§ Data records

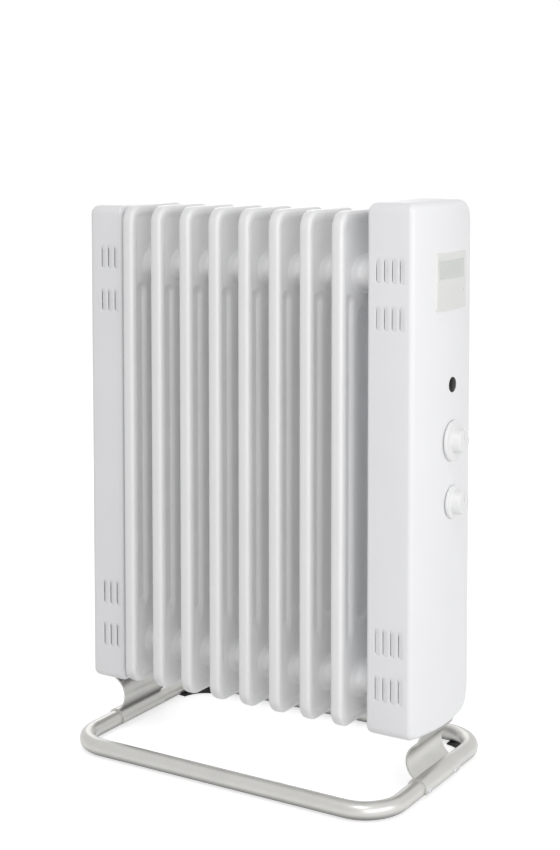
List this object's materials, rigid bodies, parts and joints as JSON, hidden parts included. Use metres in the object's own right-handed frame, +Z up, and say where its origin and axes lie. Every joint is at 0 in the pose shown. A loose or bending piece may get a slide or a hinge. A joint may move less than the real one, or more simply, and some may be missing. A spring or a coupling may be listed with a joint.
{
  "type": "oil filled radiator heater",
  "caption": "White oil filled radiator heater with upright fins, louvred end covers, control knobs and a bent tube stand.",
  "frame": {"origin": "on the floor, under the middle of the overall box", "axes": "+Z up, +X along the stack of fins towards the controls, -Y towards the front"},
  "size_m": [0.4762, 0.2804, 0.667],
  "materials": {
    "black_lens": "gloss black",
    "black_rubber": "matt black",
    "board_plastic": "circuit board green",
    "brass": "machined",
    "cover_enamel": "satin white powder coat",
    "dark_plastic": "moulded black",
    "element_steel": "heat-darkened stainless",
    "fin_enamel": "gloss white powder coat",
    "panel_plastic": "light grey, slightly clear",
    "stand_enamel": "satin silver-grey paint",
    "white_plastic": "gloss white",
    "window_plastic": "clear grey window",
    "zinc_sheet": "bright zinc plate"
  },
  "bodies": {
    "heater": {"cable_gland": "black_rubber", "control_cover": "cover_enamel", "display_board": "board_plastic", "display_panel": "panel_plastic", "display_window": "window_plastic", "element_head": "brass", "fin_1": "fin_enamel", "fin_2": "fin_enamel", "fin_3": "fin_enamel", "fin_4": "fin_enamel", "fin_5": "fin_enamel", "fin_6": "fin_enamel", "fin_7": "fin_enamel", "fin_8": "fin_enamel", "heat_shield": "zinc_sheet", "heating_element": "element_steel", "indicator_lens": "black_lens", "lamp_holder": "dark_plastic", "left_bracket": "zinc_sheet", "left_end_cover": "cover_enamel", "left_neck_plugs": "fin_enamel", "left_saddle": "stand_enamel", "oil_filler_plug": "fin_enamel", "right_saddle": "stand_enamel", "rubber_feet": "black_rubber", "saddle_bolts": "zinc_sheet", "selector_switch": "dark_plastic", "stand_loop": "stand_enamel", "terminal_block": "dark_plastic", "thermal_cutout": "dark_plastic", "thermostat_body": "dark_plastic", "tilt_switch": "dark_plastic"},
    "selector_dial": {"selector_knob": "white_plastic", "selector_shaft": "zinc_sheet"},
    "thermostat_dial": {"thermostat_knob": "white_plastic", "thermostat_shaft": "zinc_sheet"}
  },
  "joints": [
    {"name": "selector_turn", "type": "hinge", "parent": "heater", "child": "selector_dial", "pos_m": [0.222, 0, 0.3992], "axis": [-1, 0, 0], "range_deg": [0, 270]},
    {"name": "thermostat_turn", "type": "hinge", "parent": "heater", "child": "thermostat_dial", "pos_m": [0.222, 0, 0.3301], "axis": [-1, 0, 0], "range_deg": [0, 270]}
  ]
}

...

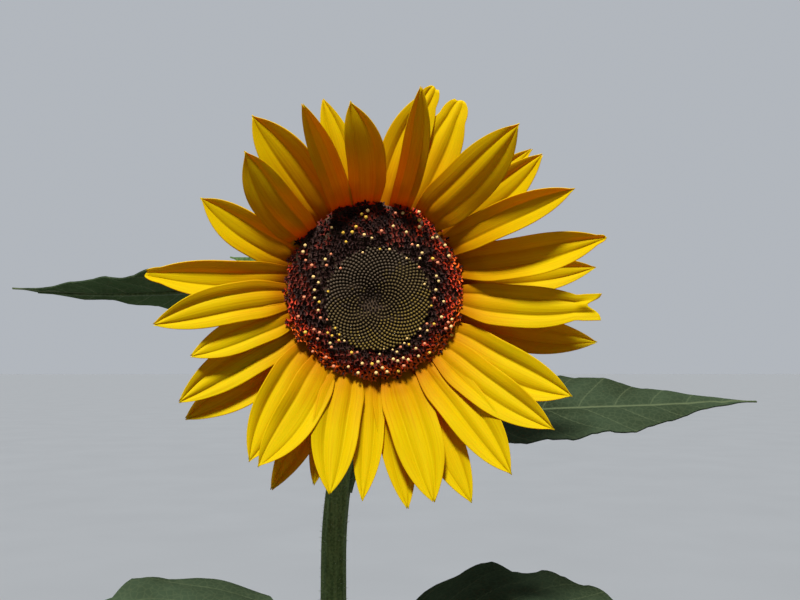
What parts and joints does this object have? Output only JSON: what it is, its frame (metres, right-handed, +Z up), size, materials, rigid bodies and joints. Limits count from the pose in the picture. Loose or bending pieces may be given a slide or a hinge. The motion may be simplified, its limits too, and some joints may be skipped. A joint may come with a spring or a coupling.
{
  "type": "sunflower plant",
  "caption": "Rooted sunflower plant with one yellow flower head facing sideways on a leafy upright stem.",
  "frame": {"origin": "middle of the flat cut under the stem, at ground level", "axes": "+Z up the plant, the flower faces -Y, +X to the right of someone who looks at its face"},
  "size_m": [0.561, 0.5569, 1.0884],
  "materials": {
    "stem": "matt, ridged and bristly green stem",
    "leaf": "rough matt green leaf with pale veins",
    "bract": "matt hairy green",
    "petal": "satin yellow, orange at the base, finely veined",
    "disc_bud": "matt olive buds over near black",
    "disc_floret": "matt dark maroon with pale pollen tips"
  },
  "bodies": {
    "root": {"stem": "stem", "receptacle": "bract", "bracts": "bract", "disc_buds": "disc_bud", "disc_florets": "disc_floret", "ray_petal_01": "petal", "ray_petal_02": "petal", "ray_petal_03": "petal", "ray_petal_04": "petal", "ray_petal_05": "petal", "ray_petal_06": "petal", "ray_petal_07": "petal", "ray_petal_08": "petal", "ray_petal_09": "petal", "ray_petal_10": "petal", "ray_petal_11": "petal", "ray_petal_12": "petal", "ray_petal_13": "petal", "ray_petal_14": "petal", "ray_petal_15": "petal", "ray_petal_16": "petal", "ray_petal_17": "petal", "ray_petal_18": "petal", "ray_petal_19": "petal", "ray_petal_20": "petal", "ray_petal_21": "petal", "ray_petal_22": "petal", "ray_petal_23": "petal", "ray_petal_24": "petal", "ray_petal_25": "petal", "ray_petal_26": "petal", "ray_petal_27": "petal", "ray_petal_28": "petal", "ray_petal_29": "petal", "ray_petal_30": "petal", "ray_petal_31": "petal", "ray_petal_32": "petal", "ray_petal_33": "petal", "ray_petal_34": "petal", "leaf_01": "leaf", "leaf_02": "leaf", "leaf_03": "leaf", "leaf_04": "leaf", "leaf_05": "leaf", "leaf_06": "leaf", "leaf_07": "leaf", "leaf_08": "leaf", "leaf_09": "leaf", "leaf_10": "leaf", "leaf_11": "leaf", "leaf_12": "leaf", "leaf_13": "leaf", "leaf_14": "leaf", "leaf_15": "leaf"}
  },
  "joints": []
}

§ What is asked
Scan the records above for the string "JSON", then report every line that contains it.

§ Right answer
List this object's materials, rigid bodies, parts and joints as JSON, hidden parts included. Use metres in the object's own right-handed frame, +Z up, and say where its origin and axes lie. Every joint is at 0 in the pose shown. A loose or bending piece may get a slide or a hinge. A joint may move less than the real one, or more simply, and some may be missing. A spring or a coupling may be listed with a joint.
What parts and joints does this object have? Output only JSON: what it is, its frame (metres, right-handed, +Z up), size, materials, rigid bodies and joints. Limits count from the pose in the picture. Loose or bending pieces may be given a slide or a hinge. The motion may be simplified, its limits too, and some joints may be skipped. A joint may come with a spring or a coupling.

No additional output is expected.